The substance used to stick the cells together (ViaGlue) may also provide researchers with tools to create and test 3D in vitro cardiac tissue in their own labs to study heart disease and issues with transplantation.
“This breakthrough will allow better and earlier drug testing, and potentially eliminate harmful or toxic medications sooner,” said York U chemistry Professor Muhammad Yousaf.
For 2D or 3D cardiac tissue to be functional it needs the same high cellular density and the cells must be in contact to facilitate synchronized beating, according to the researchers. The 3D cardiac tissue was created at a millimeter scale, but larger versions could be made, said Yousaf, who has created a start-up company, OrganoLinX, to commercialize the ViaGlue reagent and to provide custom 3D tissues on demand.

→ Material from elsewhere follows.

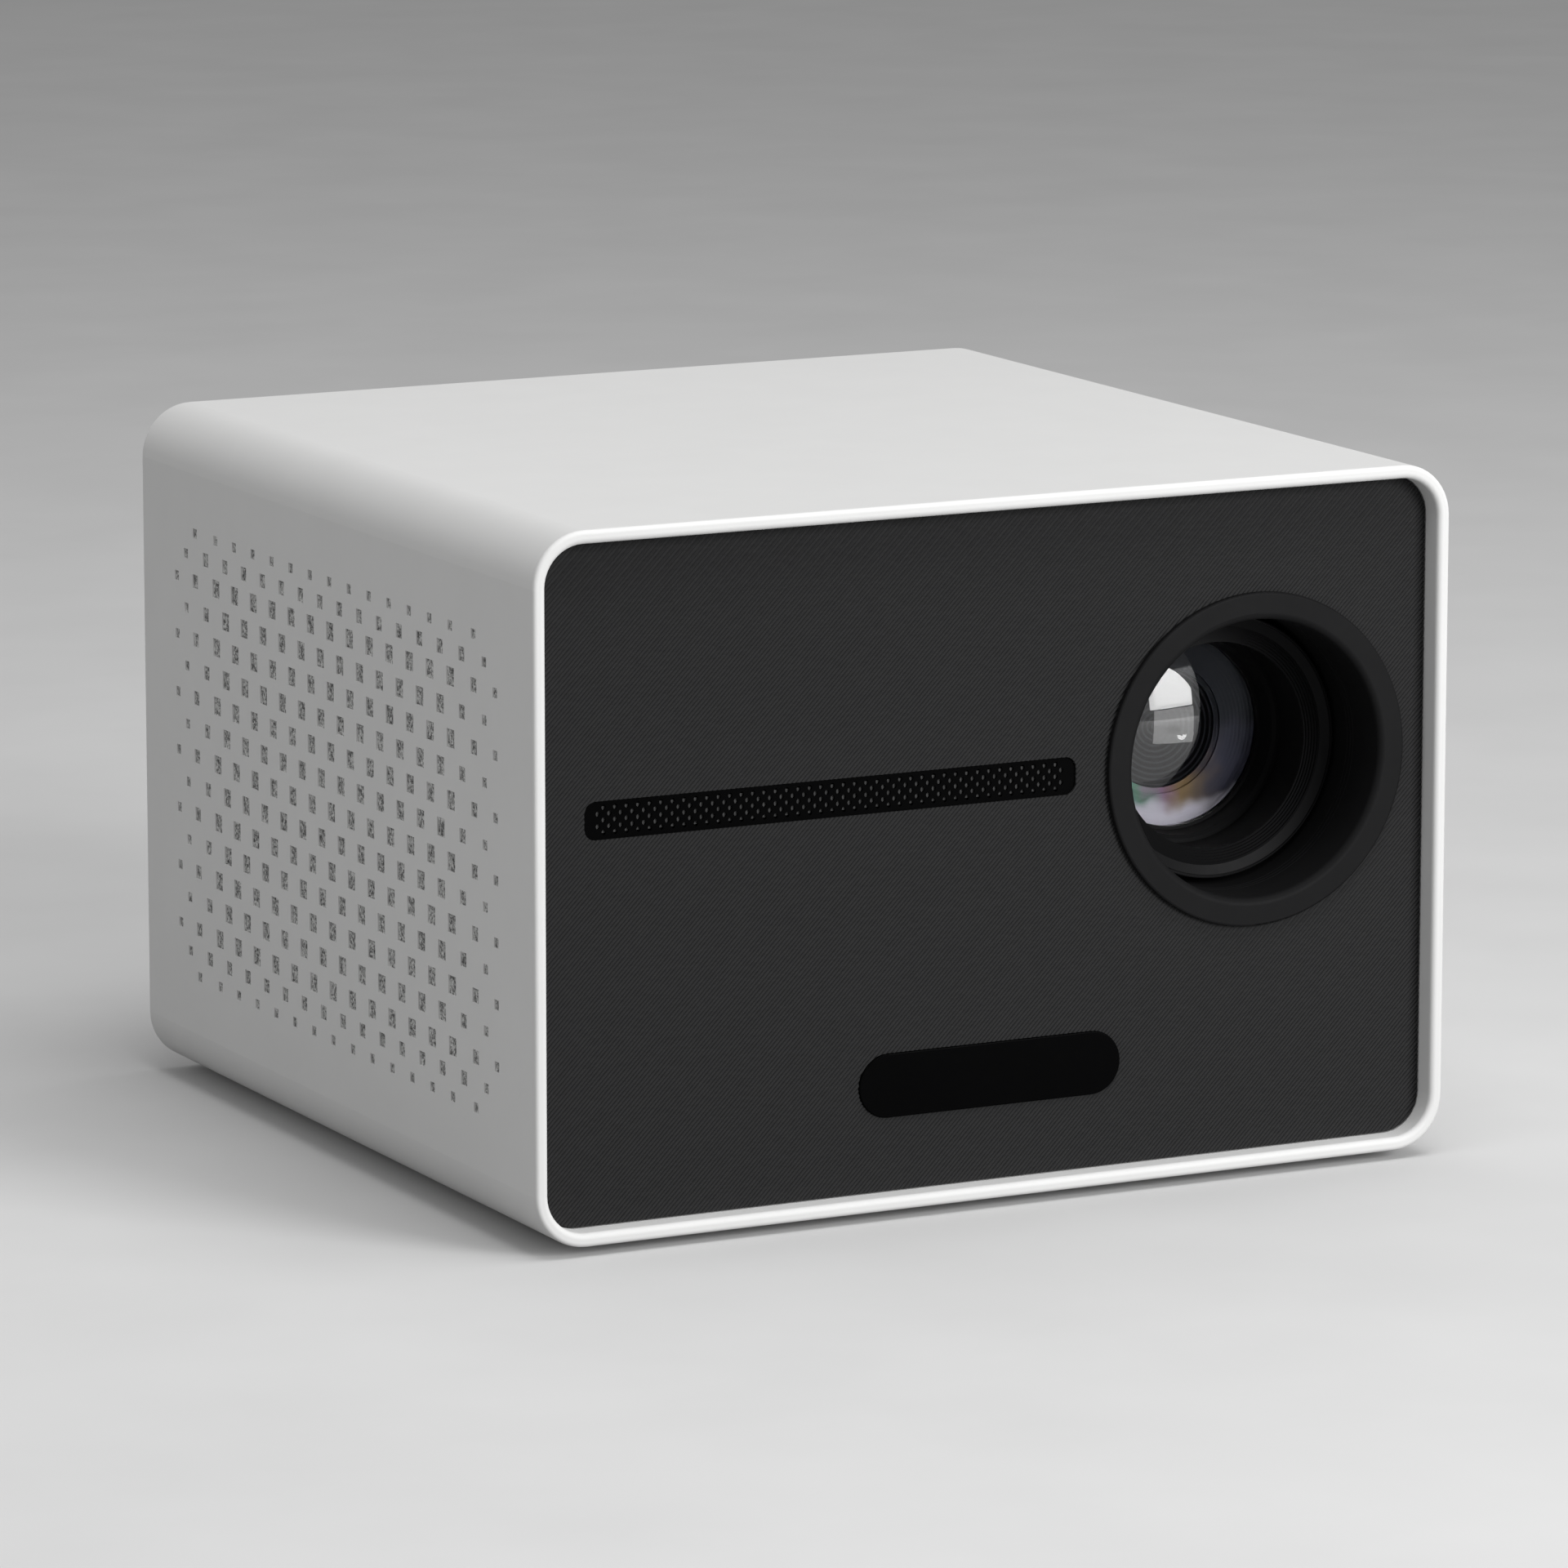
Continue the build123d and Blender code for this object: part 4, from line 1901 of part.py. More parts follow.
# Ribbon from the picture panel down to the main board
flex_top_z = plate_bottom_z - groove_gap / 2
flex_end_z = board_top_z + connector_height / 2
with BuildPart() as lcd_flex_cable:
    with BuildSketch(Plane(origin=(lens_x - flex_width / 2, 0, 0), x_dir=(0, 1, 0), z_dir=(1, 0, 0))):
        with BuildLine():
            FilletPolyline(
                (flex_y, flex_top_z),
                (flex_y, flex_end_z),
                (board_front_y + flex_plug_depth, flex_end_z),
                radius=flex_bend,
            )
        trace(line_width=flex_thickness)
    extrude(amount=flex_width)
save(lcd_flex_cable, "lcd_flex_cable")

# Pair of leads from the light source's board down to the main board
lead_top_z = lens_z - led_board_size / 2
lead_y = engine_back_y + led_board_thickness / 2
with BuildPart() as led_leads:
    for lead_x in (lens_x - lead_offset, lens_x - lead_offset - lead_spacing):
        lead_turn_z = (lead_top_z + board_top_z) / 2
        with BuildLine():
            FilletPolyline(
                (lead_x, lead_y, lead_top_z),
                (lead_x, lead_y, lead_turn_z + lead_bend),
                (lead_x, lead_end_y, lead_turn_z - lead_bend),
                (lead_x, lead_end_y, board_top_z + connector_height),
                radius=lead_bend,
            )
        with BuildSketch(Plane(origin=(lead_x, lead_y, lead_top_z), z_dir=(0, 0, -1))):
            Circle(lead_radius)
        sweep()
save(led_leads, "led_leads")

# Fasteners, one node for each kind
for screw_name, screw_sets in (
    ("countersunk_screws", (base_screws, rear_panel_screws, fan_screws)),
    ("pan_head_screws", (
        front_panel_screws, lens_mount_screws, heat_sink_screws, engine_screws, speaker_screws,
    )),
    ("small_screws", (engine_cover_screws, board_screws, button_board_screws)),
):
    with BuildPart() as screws:
        for screw_set in screw_sets:
            add(screw_set.part)
    save(screws, screw_name)
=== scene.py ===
import math

import bmesh
import bpy
from mathutils import Matrix, Vector


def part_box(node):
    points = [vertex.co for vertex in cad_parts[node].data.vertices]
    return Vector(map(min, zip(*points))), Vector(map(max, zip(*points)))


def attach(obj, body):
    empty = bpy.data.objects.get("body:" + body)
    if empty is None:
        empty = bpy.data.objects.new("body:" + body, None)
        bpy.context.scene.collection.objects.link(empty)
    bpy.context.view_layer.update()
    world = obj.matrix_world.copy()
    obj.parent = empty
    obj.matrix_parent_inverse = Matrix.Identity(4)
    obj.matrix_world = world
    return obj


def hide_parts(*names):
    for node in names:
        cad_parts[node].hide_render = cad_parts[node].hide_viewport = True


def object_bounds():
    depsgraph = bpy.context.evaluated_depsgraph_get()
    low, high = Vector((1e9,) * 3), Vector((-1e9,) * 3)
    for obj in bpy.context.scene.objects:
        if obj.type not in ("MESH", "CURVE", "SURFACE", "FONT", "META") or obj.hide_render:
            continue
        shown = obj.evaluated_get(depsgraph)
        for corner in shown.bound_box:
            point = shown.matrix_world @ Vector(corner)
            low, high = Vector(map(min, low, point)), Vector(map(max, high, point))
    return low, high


# Looks of a mini projector: white sleeve, woven dark front, deep lens well with coated glass.
# Metres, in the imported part's frame: X to the right seen from the front, -Y to the front, Z up.
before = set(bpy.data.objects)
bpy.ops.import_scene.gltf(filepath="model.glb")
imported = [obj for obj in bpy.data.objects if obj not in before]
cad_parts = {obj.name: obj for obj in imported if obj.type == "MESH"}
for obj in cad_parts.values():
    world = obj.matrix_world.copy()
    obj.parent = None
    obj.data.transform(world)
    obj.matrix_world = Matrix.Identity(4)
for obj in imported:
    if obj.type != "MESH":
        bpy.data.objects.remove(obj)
cad_low, cad_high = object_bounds()
MM = 0.001
THREAD = 0.74 * MM              # one ridge of the weave to the next
WEAVE_RELIEF = 0.26 * MM        # height of a ridge
WEAVE_STEPS = 12                # mesh rows over two ridges
LENS_AXIS = (61.7 * MM, 0, 87.35 * MM)
PAD_DEPTH = 0.3 * MM            # vent pads below the sleeve's outer faces
LENS_RING_STEP = 1.1 * MM       # fine rings seen in the middle glass
CONE_RING_STEP = 0.8 * MM       # fine rings of the cone with the painted reflection
FLOOR_REACH = 12                # half the floor's width


class Nodes:
    """A material's node tree with short ways to add and join nodes."""

    def __init__(self, name):
        self.material = bpy.data.materials.new(name)
        self.material.use_nodes = True
        self.tree = self.material.node_tree
        self.shader = self.tree.nodes["Principled BSDF"]
        self.coordinates = self.add("ShaderNodeTexCoord").outputs["Object"]

    def add(self, kind, **values):
        node = self.tree.nodes.new(kind)
        for key, value in values.items():
            if hasattr(node, key):
                setattr(node, key, value)
            else:
                node.inputs[key.replace("_", " ")].default_value = value
        return node

    def link(self, output, target):
        self.tree.links.new(output, target)

    def waves(self, spacing, vector, **kind):
        """A sine wave with one crest every spacing metres."""
        node = self.add("ShaderNodeTexWave", wave_profile="SIN", **kind)
        node.inputs["Scale"].default_value = 2 * math.pi / (20 * spacing)
        self.link(vector, node.inputs["Vector"])
        return node

    def place(self, turn=(0, 0, 0), scale=(1, 1, 1)):
        """Object coordinates, turned and scaled."""
        mapping = self.add("ShaderNodeMapping")
        mapping.inputs["Rotation"].default_value = turn
        mapping.inputs["Scale"].default_value = scale
        self.link(self.coordinates, mapping.inputs["Vector"])
        return mapping.outputs["Vector"]

    def noise(self, grain, detail=2.0, rough=0.5, vector=None):
        """Noise whose blotches are about grain millimetres across."""
        node = self.add("ShaderNodeTexNoise")
        node.inputs["Scale"].default_value = 1 / (grain * MM)
        node.inputs["Detail"].default_value = detail
        node.inputs["Roughness"].default_value = rough
        self.link(vector or self.coordinates, node.inputs["Vector"])
        return node.outputs["Fac"]

    def ramp(self, fac, low, high, start=0.3, end=0.7):
        """A colour between low and high as fac goes from start to end."""
        node = self.add("ShaderNodeValToRGB")
        node.color_ramp.elements[0].position = start
        node.color_ramp.elements[0].color = (*low, 1)
        node.color_ramp.elements[1].position = end
        node.color_ramp.elements[1].color = (*high, 1)
        self.link(fac, node.inputs["Fac"])
        return node.outputs["Color"]

    def span(self, fac, low, high):
        """fac from 0 to 1 mapped to low to high."""
        node = self.add("ShaderNodeMapRange")
        node.inputs["To Min"].default_value = low
        node.inputs["To Max"].default_value = high
        self.link(fac, node.inputs["Value"])
        return node.outputs["Result"]

    def between(self, value, start, end):
        """0 to 1 as the value goes from start to end."""
        node = self.add("ShaderNodeMapRange", interpolation_type="SMOOTHSTEP")
        node.inputs["From Min"].default_value = start
        node.inputs["From Max"].default_value = end
        self.link(value, node.inputs["Value"])
        return node.outputs["Result"]

    def about_lens(self):
        """Object coordinates from the optical axis."""
        node = self.add("ShaderNodeVectorMath", operation="SUBTRACT")
        node.inputs[1].default_value = LENS_AXIS
        self.link(self.coordinates, node.inputs[0])
        return node.outputs[0]

    def maths(self, operation, a, b):
        """The named operation on two numbers or sockets."""
        node = self.add("ShaderNodeMath", operation=operation)
        for value, socket in ((a, node.inputs[0]), (b, node.inputs[1])):
            if isinstance(value, (int, float)):
                socket.default_value = value
            else:
                self.link(value, socket)
        return node.outputs[0]

    def bump(self, height, distance, strength=1.0, under=None):
        """A bump of the given depth in millimetres, on top of another if given."""
        node = self.add("ShaderNodeBump")
        node.inputs["Strength"].default_value = strength
        node.inputs["Distance"].default_value = distance * MM
        self.link(height, node.inputs["Height"])
        if under is not None:
            self.link(under, node.inputs["Normal"])
        return node.outputs["Normal"]

    def colour(self, output):
        self.link(output, self.shader.inputs["Base Color"])

    def normal(self, output):
        self.link(output, self.shader.inputs["Normal"])

    def roughness(self, output):
        self.link(output, self.shader.inputs["Roughness"])

    def set(self, **values):
        for key, value in values.items():
            self.shader.inputs[key.replace("_", " ")].default_value = value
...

“Production of 3-dimensional artificial cardiac tissues for fundamental studies of heart disease, transplantation, and evaluation of drug toxicity is an important and intense area of research,” the researchers note in a paper in open-access Nature Scientific Reports.
* Cardiovascular-associated diseases are the leading cause of death globally and are responsible for 40 per cent of deaths in North America, according to a 2011 report from the American Heart Association.
York University | York U makes a 3D heart beat as one
Abstract of Scaffold Free Bio-orthogonal Assembly of 3-Dimensional Cardiac Tissue via Cell Surface Engineering
There has been tremendous interest in constructing in vitro cardiac tissue for a range of fundamental studies of cardiac development and disease and as a commercial system to evaluate therapeutic drug discovery prioritization and toxicity. Although there has been progress towards studying 2-dimensional cardiac function in vitro, there remain challenging obstacles to generate rapid and efficient scaffold-free 3-dimensional multiple cell type co-culture cardiac tissue models. Herein, we develop a programmed rapid self-assembly strategy to induce specific and stable cell-cell contacts among multiple cell types found in heart tissue to generate 3D tissues through cell-surface engineering based on liposome delivery and fusion to display bio-orthogonal functional groups from cell membranes. We generate, for the first time, a scaffold free and stable self assembled 3 cell line co-culture 3D cardiac tissue model by assembling cardiomyocytes, endothelial cells and cardiac fibroblast cells via a rapid inter-cell click ligation process. We compare and analyze the function of the 3D cardiac tissue chips with 2D co-culture monolayers by assessing cardiac specific markers, electromechanical cell coupling, beating rates and evaluating drug toxicity.